A keynote speaker on Saturday issued a challenge to local leaders in the name of Dr. Martin Luther King Jr.
“From these hallowed grounds, Dr. Martin Luther King studied, rested, strategized and he penned many of his most famous speeches from a room just beyond this hall,” Chatham County Superior Court Judge John E. Morse Jr. said.
“And he began the writing of a speech that he gave in Atlanta, Ga., Aug. 17, 1967, that began to shape a lot of his themes and sermons for the remaining portion of his life. And he used the basic Socratic Method by asking a question. And the question was: ‘Where do we go from here?’”
Morse, who also serves as pastor of Pleasant Grove AME Church in Hinesville, was the keynote speaker at the annual MLK Observance Association Leadership and Grand Marshal Breakfast. About 150 attended the three-and-a-half hour breakfast at the  Dorchester Academy.
His speech warned leaders that complacency can lead in only two directions: regression to past injustice or stagnancy in the current state.
“That brings me to No. 3, and, that is, we can move on to the promised land,” Morse said, building on a biblical analogy.
“Where do we go from here? Only you can answer that question. Ask yourself every day when you wake up,” Morse challenged. “Look in the mirror, ask yourself ‘Where do we go from here?’ And if you strive on a daily basis to answer the question, the dream will never die.”
Before he took the podium, the speaker’s wife, Debbie Morse, testified about her husband’s dedication to his dreams from his childhood in Savannah’s Yamacraw Village. Dedication saw him through attending Savannah Country Day School as the only black student, through Georgia State University, Walter F. George School of Law at Mercer University and into his tenure as Chatham County’s first black superior court judge.

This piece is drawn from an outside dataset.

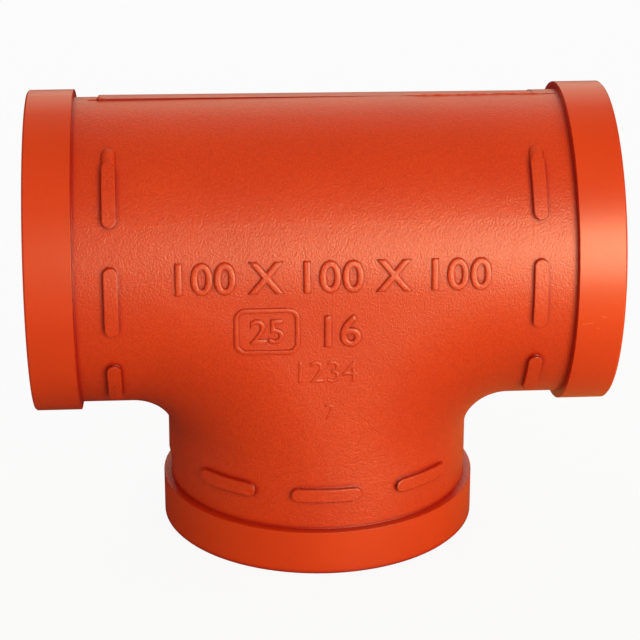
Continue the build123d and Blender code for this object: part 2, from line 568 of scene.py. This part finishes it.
def rounded_frame(width, height, corner, stroke):
    """A flat frame with round corners as a curve."""
    curve = bpy.data.curves.new("frame", "CURVE")
    curve.dimensions = "2D"
    curve.fill_mode = "BOTH"
    for inset in (0.0, stroke):
        radius = corner - inset
        spots = []
        for quarter, (sx, sy) in enumerate(((1, 1), (-1, 1), (-1, -1), (1, -1))):
            for part in range(7):
                angle = math.radians(90 * quarter + 15 * part)
                spots.append((sx * (width / 2 - corner) + radius * math.cos(angle),
                              sy * (height / 2 - corner) + radius * math.sin(angle)))
        line = curve.splines.new("POLY")
        line.points.add(len(spots) - 1)
        for spot, place in zip(spots, line.points):
            place.co = (spot[0], spot[1], 0.0, 1.0)
        line.use_cyclic_u = True
    return curve


# %% Size line and class number
mark_wall = 0.5 * MM            # straight wall of a mark under its rounded edge


def raised_figures(name, words, cap_height, center, round_over, growth, proud, spacing=1.0):
    """Figures cast on the front. growth makes their strokes bolder."""
    curve = text_curve(words, cap_height, spacing)
    return raise_mark(solid_of(curve, round_over, mark_wall, growth), name, center, proud)


raised_figures("size_line", "100 X 100 X 100", 10.3 * MM, (2.4 * MM, axis_height + 7.6 * MM),
               round_over=0.65 * MM, growth=0.48 * MM, proud=1.0 * MM, spacing=1.06)
raised_figures("class_number", "16", 10.8 * MM, (5.5 * MM, axis_height - 11.8 * MM),
               round_over=0.6 * MM, growth=0.42 * MM, proud=0.9 * MM)

# %% [markdown]
# The mould's own number stands in a plain frame at the left. Under it are the last traces of
# older numbers, which a foundry grinds down in the pattern when it is used for another batch.

# %% Mould number in its frame, and two worn numbers
frame_center = (-20.4 * MM, axis_height - 11.6 * MM)
outline = rounded_frame(width=22.5 * MM, height=17.0 * MM, corner=4.0 * MM, stroke=1.7 * MM)
raise_mark(solid_of(outline, 0.45 * MM, mark_wall), "mould_frame", frame_center, proud=0.6 * MM)
raised_figures("mould_number", "25", 8.6 * MM, frame_center,
               round_over=0.45 * MM, growth=0.25 * MM, proud=0.6 * MM)
raised_figures("worn_number", "1234", 8.0 * MM, (0.4 * MM, axis_height - 26.9 * MM),
               round_over=0.3 * MM, growth=0.1 * MM, proud=0.22 * MM)
raised_figures("worn_figure", "7", 5.4 * MM, (0.9 * MM, axis_height - 42.0 * MM),
               round_over=0.25 * MM, growth=0.0, proud=0.16 * MM)

# %% [markdown]
# ## Flash on the parting line
# Iron creeps a little way between the two halves of the mould and leaves a fin, which is broken
# off and ground. A low ragged rest of it is left at the top right, and a short smooth one at the
# top left. Each is a strip along X of many rows. A row has five points across, the outer two of
# them sunk in the skin so that no gap shows, and two noises make its height and its place wander.

# %% Parting flash
flash_profile = (               # place across in mm, and share of the height
    (-0.75, 0.0), (-0.45, 0.7), (0.0, 1.0), (0.5, 0.7), (0.9, 0.0))
flash_sink = 0.15 * MM          # how deep the outer points lie
wave_length = 2.6 * MM          # of the height along the flash
drift_length = 7.0 * MM         # of its place across the parting line


def ridge(name, rows):
    """A closed strip through these rows of points. The first and last of each row lie sunk."""
    bm = bmesh.new()
    rows = [[bm.verts.new(place) for place in row] for row in rows]
    last = len(rows[0]) - 1
    for near, far in zip(rows, rows[1:]):
        for a, b in zip(range(last), range(1, last + 1)):
            bm.faces.new((near[a], far[a], far[b], near[b]))
        bm.faces.new((near[last], far[last], far[0], near[0]))
    bm.faces.new(rows[0])
    bm.faces.new(reversed(rows[-1]))
    bmesh.ops.recalc_face_normals(bm, faces=bm.faces[:])
    return finished_piece(bm, name)


def top_of(x, y):
    """Where the top of the casting is, in Z, at this x and y."""
    return skin.ray_cast(Vector((x, y, 1.0)), Vector((0.0, 0.0, -1.0)))[0].z


def flash(name, start, end, height, ragged, forward, step=0.6 * MM):
    """A low ragged ridge along the parting line from x = start to x = end.
    It fades out over a sixth of its length at both ends."""
    count = round((end - start) / step)
    rows = []
    for i in range(count + 1):
        x = start + (end - start) * i / count
        fade = min(1.0, 6.0 * i / count, 6.0 * (count - i) / count)
        wave = noise.noise(Vector((x / wave_length, 0.0, 0.0)))
        drift = noise.noise(Vector((x / drift_length, 5.0, 0.0)))
        tall = height * fade * (1.0 + ragged * wave)
        middle = parting_y - forward + ragged * 0.9 * drift * MM
        row = []
        for across, share in flash_profile:
            y = middle + across * MM
            row.append((x, y, top_of(x, y) + tall * share - (0.0 if share else flash_sink)))
        rows.append(row)
    return ridge(name, rows)


flash("right_flash", 29.0 * MM, 84.8 * MM, 0.42 * MM, ragged=0.8, forward=0.6 * MM)
flash("left_flash", -80.5 * MM, -74.5 * MM, 0.3 * MM, ragged=0.2, forward=-0.9 * MM)

# %% [markdown]
# ## Dressed seam on the branch
# The rear half of the mould closed a little to the left, so its edge stands out along the left of
# the branch. A fettler grinds such an edge until it runs into the front half. The strip below
# fills the step: its front edge lies sunk in the front half, and from there it rises in a smooth
# S to the rear half's skin. At its upper end it fades out in the bend under the run.

# %% Dressed seam
seam_steps = 8                  # from the front edge of the seam to the rear half
seam_sink = 0.15 * MM           # how deep the front edge lies
before_step = 0.1 * MM          # where the filled surface stops, in front of the parting plane


def left_of(y, z):
    """Where the left of the branch is, in X, at this y and z, looked for from under the run."""
    return skin.ray_cast(Vector((-75.0 * MM, y, z)), Vector((1.0, 0.0, 0.0)))[0].x


def dressed_seam(name, low, high, reach, step=0.8 * MM):
    """Fills the step on the branch's left from z = low to z = high, reaching this far forwards.
    It fades out over its upper fifth."""
    count = round((high - low) / step)
    rows = []
    for i in range(count + 1):
        z = low + (high - low) * i / count
        fade = min(1.0, 5.0 * (count - i) / count)
        rise = fade * (left_of(parting_y - 0.2 * MM, z) - left_of(parting_y + 0.4 * MM, z))
        row = []
        for j in range(seam_steps + 1):
            share = j / seam_steps
            y = parting_y - before_step - reach * (1.0 - share)
            lift = rise * share * share * (3.0 - 2.0 * share) if j else -seam_sink
            row.append((left_of(y, z) - lift, y, z))
        y = parting_y + 0.6 * MM
        row.append((left_of(y, z) + 0.1 * MM, y, z))
        rows.append(row)
    return ridge(name, rows)


dressed_seam("left_seam", low=25.2 * MM, high=46.0 * MM, reach=14.0 * MM)

# %% [markdown]
# ## Tails of the upper stop bars
# The two upper bars in front don't stop square: their upper ends run on up the skin and die away.
# A tail like that is a long drop half sunk in the skin. It starts as a ball of radius 1, which is
# given the bar's width and height, and its length is then wrapped round the run. A ball's pole is
# too pointed for a casting, so every ring is widened, most of all the ones near the poles.

# %% Bar tails
bar_middle = 72.8 * MM          # from the branch's axis to the middle of a bar
bar_width = 4.7 * MM
bar_height = 1.7 * MM
tail_root = math.radians(49.7)  # where the round end of the bar has its centre, above level


def bar_tail(name, x, length):
    """A drop along the run's skin, from the root upwards, with this much of it above the root."""
    bm = bmesh.new()
    bmesh.ops.create_uvsphere(bm, u_segments=24, v_segments=24, radius=1.0)
    for vert in bm.verts:
        z = vert.co.z
        blunt = math.sqrt(1 + z**2 + z**4 + z**6)
        angle = tail_root + z * length / skin_radius
        radius = skin_radius + vert.co.y * blunt * bar_height
        vert.co = (x + vert.co.x * blunt * bar_width / 2, -radius * math.cos(angle),
                   axis_height + radius * math.sin(angle))
    bm.normal_update()
    bmesh.ops.recalc_face_normals(bm, faces=bm.faces[:])
    if bm.calc_volume(signed=True) < 0.0:
        bmesh.ops.reverse_faces(bm, faces=bm.faces[:])
    return finished_piece(bm, name)


bar_tail("left_bar_tail", -bar_middle, length=7.6 * MM)
bar_tail("right_bar_tail", bar_middle, length=5.2 * MM)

“God set him up at Savannah Country Day to be used to being the only one amongst many, and to feel uncomfortable,” Debbie Morse said. “But how many of you know that sometimes you have to be uncomfortable for the better end?”
Hinesville singer McKinley Sartin roused the crowd with several musical selections, including the spiritual “We’ve Come a Long Way.”

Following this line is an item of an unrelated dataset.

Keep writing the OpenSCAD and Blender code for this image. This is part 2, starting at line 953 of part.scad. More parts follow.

The Baconton Missionary Baptist Church Exquisite Voices performed an interpretation of the James Weldon Johnson poem selection from “God’s Trombones.”

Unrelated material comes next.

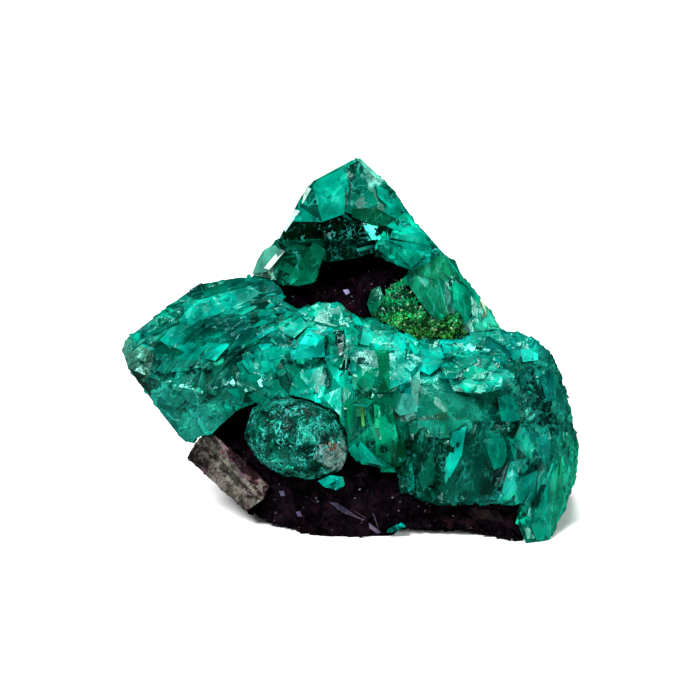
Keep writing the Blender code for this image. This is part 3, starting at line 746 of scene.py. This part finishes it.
RIDGE_FACES = [
    ([(309, 330), (324, 339), (318, 347), (299, 344)], (0.0, 0.52, 0.43), 0.65, (0, -0.3)),
    ([(299, 343), (318, 346), (314, 358), (295, 364)], (0.0, 0.46, 0.37), 0.7, (0.2, 0.4)),
    ([(318, 346), (325, 340), (323, 352), (315, 359)], (0.0, 0.20, 0.16), 0.4, (0.6, 0.1)),
    ([(330, 334), (336, 331), (338, 376), (333, 378)], (0.0, 0.035, 0.028), 0.65, (-0.4, 0)),
    ([(337, 331), (344, 330), (343, 374), (339, 377)], (0.001, 0.012, 0.011), 0.7, (0.2, 0)),
    ([(344, 330), (350, 332), (347, 368), (343, 374)], (0.0, 0.05, 0.04), 0.65, (0.5, 0)),
    ([(338, 344), (343, 342), (343, 354), (339, 356)], (0.09, 0.11, 0.12), 0.7, (0.2, 0)),
    ([(352, 324), (364, 325), (377, 335), (374, 347), (360, 344), (352, 335)], (0.01, 0.40, 0.31), 0.18, (0.2, -0.2)),
    ([(374, 334), (394, 329), (396, 334), (389, 350), (391, 391), (353, 389), (350, 356), (356, 348)], (0.0, 0.19, 0.10), 0.18, (0, 0)),
    ([(372, 350), (389, 350), (390, 392), (374, 393)], (0.0, 0.18, 0.08), 0.30, (-0.3, 0)),
    ([(396, 334), (404, 342), (411, 357), (411, 380), (396, 384), (391, 390), (390, 375), (389, 350)], (0.0, 0.30, 0.235), 0.27, (0.25, 0)),
    ([(322, 396), (341, 386), (342, 418), (330, 412)], (0.0, 0.30, 0.22), 0.18, (-0.2, 0.2)),
    ([(356, 396), (374, 400), (366, 408), (352, 405)], (0.0, 0.36, 0.27), 0.24, (0, -0.4)),
    ([(346, 402), (372, 398), (395, 410), (396, 445), (388, 463), (362, 464), (350, 444)], (0.0, 0.16, 0.065), 0.12, (0, 0)),
    ([(360, 406), (363, 406), (365, 426), (362, 427)], (0.05, 0.24, 0.05), 0.24, (0, 0)),
    ([(374, 404), (380, 406), (383, 455), (376, 455)], (0.0, 0.26, 0.12), 0.24, (0.3, 0)),
    ([(390, 395), (405, 393), (419, 398), (417, 412), (400, 415), (391, 408)], (0.05, 0.42, 0.34), 0.15, (0, 0)),
    ([(444, 367), (470, 364), (515, 371), (508, 384), (480, 393), (457, 387)], (0.01, 0.40, 0.31), 0.18, (0, -0.25)),
    ([(443, 367), (448, 370), (458, 385), (482, 391), (482, 395), (454, 390)], (0.22, 0.62, 0.52), 0.25, (0, 0)),
    ([(414, 402), (440, 391), (475, 396), (483, 415), (470, 432), (440, 439), (418, 428)], (0.006, 0.14, 0.10), 0.12, (0, 0.1)),
    ([(418, 418), (446, 412), (447, 436), (426, 437)], (0.02, 0.12, 0.07), 0.18, (0.1, 0.1)),
    ([(520, 350), (538, 347), (538, 360), (523, 362)], (0.01, 0.46, 0.38), 0.18, (0.2, -0.2)),
    # painted highlight: a small ring of reflected light
    ([(525, 410), (531, 407), (536, 413), (532, 421), (526, 419)], (0.05, 0.36, 0.30), 0.15, (0, 0)),
    ([(469, 330), (500, 331), (506, 345), (490, 349), (472, 346)], (0.0, 0.22, 0.16), 0.15, (0, -0.2)),
    ([(461, 428), (467, 426), (459, 452), (446, 484), (444, 478), (453, 450)], (0.01, 0.30, 0.23), 0.14, (0, 0)),
    ([(547, 463), (554, 463), (546, 486), (532, 509), (526, 506), (539, 484)], (0.01, 0.36, 0.28), 0.16, (0, 0)),
    ([(452, 432), (466, 428), (462, 455), (450, 478), (444, 470)], (0.0, 0.26, 0.20), 0.15, (0, 0)),
    ([(507, 438), (520, 440), (528, 458), (518, 474), (510, 462)], (0.0, 0.15, 0.115), 0.15, (0.1, 0)),
    ([(520, 478), (538, 470), (534, 498), (515, 506)], (0.0, 0.17, 0.13), 0.15, (0.1, 0.1)),
    ([(485, 335), (508, 340), (512, 356), (490, 358)], (0.0, 0.09, 0.08), 0.2, (0.1, -0.1)),
    ([(540, 375), (556, 372), (562, 398), (546, 402)], (0.0, 0.08, 0.07), 0.2, (0.3, 0)),
    ([(518, 372), (534, 368), (538, 388), (522, 392)], (0.0, 0.06, 0.05), 0.2, (0.1, 0)),
    ([(418, 449), (432, 447), (436, 474), (424, 492), (417, 478)], (0.0, 0.065, 0.038), 0.10, (0.1, 0)),
    ([(404, 468), (412, 462), (415, 488), (408, 492)], (0.0, 0.12, 0.09), 0.14, (-0.2, 0)),
    ([(467, 433), (500, 430), (518, 450), (512, 500), (480, 507), (458, 482)], (0.0, 0.14, 0.095), 0.10, (-0.1, 0.1)),
    ([(538, 465), (556, 463), (572, 480), (566, 510), (552, 539), (531, 540), (534, 510)], (0.0, 0.18, 0.13), 0.10, (0.1, 0)),
    ([(392, 440), (403, 436), (408, 458), (398, 470)], (0.0, 0.05, 0.02), 0.2, (0, 0)),
    ([(366, 440), (374, 440), (375, 447), (367, 448)], (0.0, 0.02, 0.008), 0.25, (0, 0)),
    ([(380, 446), (386, 446), (387, 452), (380, 453)], (0.0, 0.02, 0.008), 0.25, (0, 0)),
    ([(524, 528), (536, 528), (538, 538), (527, 539)], (0.06, 0.28, 0.19), 0.18, (0, 0)),
    ([(160, 340), (197, 300), (250, 286), (262, 293), (206, 320), (170, 348)], (0.0, 0.29, 0.225), 0.10, (0, 0)),
    ([(205, 357), (240, 325), (249, 323), (215, 361)], (0.0, 0.37, 0.29), 0.21, (0.1, -0.2)),
    ([(215, 352), (262, 318), (272, 322), (228, 358)], (0.0, 0.20, 0.15), 0.15, (0.1, 0.3)),
    ([(150, 356), (200, 318), (205, 323), (158, 362)], (0.0, 0.12, 0.09), 0.12, (0, 0.3)),
    ([(158, 351), (170, 345), (184, 352), (172, 361)], (0.0, 0.05, 0.035), 0.18, (0, 0.2)),
    ([(188, 367), (200, 363), (208, 369), (197, 377)], (0.0, 0.05, 0.035), 0.18, (0, 0.2)),
    ([(314, 321), (320, 308), (337, 305), (351, 312), (353, 322), (335, 327)], (0.0, 0.20, 0.13), 0.10, (0, -0.2)),
    ([(283, 322), (300, 316), (308, 326), (294, 338), (284, 334)], (0.0, 0.28, 0.21), 0.18, (-0.1, -0.2)),
    ([(255, 352), (280, 345), (290, 360), (270, 378), (254, 370)], (0.0, 0.22, 0.16), 0.18, (0.15, 0.1)),
    ([(300, 372), (324, 366), (330, 384), (312, 396), (298, 390)], (0.0, 0.30, 0.22), 0.18, (-0.2, 0.15)),
    ([(415, 352), (440, 346), (446, 362), (430, 372), (414, 368)], (0.0, 0.36, 0.28), 0.18, (0.1, -0.2)),
    ([(410, 340), (430, 345), (424, 356), (408, 350)], (0.0, 0.26, 0.19), 0.18, (0, -0.2)),
    ([(484, 440), (510, 436), (514, 462), (494, 470)], (0.0, 0.11, 0.075), 0.24, (0.25, 0.1)),
    ([(498, 396), (516, 392), (520, 420), (502, 424)], (0.0, 0.26, 0.19), 0.15, (0.2, 0)),
]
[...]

Pastor Glenda F. Layton gave an inspirational greeting, drawing on a 1967 King speech to Pennsylvania junior high students entitled “What is your life blue print?”
“His speech gave a lesson that we should be the best at what we do, regardless of what our job is, regardless of our situation and regardless of our circumstance …,” Layton said. “’Don’t just do a good job. Set out to do such a good job that the living, the dead and the unborn couldn’t do it any better.’”
Toward the end of the ceremony, last year’s parade Grand Marshal John McIver passed the baton to his brother, Deacon Willie McIver. Their mother, Hagar McIver, held the post long ago, they said.
“I’m deeply grateful and honored to be chosen by the MLK observance association committee to serve…,” Willie McIver said. “I’ll do my very best to represent the MLK observance committee. As he said, three in one family, that’s unbelievable.”
Several elected officials and representatives from the Liberty County NAACP offered remarks, building up to the keynote address.
The breakfast was sponsored by Evangelist Edna Scott Walthour and coordinated by Yvonne Woods, Gale Dent, Debra Frazier and Deacon Joseph Wynn.
Renee Strodder catered the event. Delores Frasier coordinated the ushers and Shanon McFadden designed the program.
As the program closed, attendees joined hands in singing “We Shall Overcome.”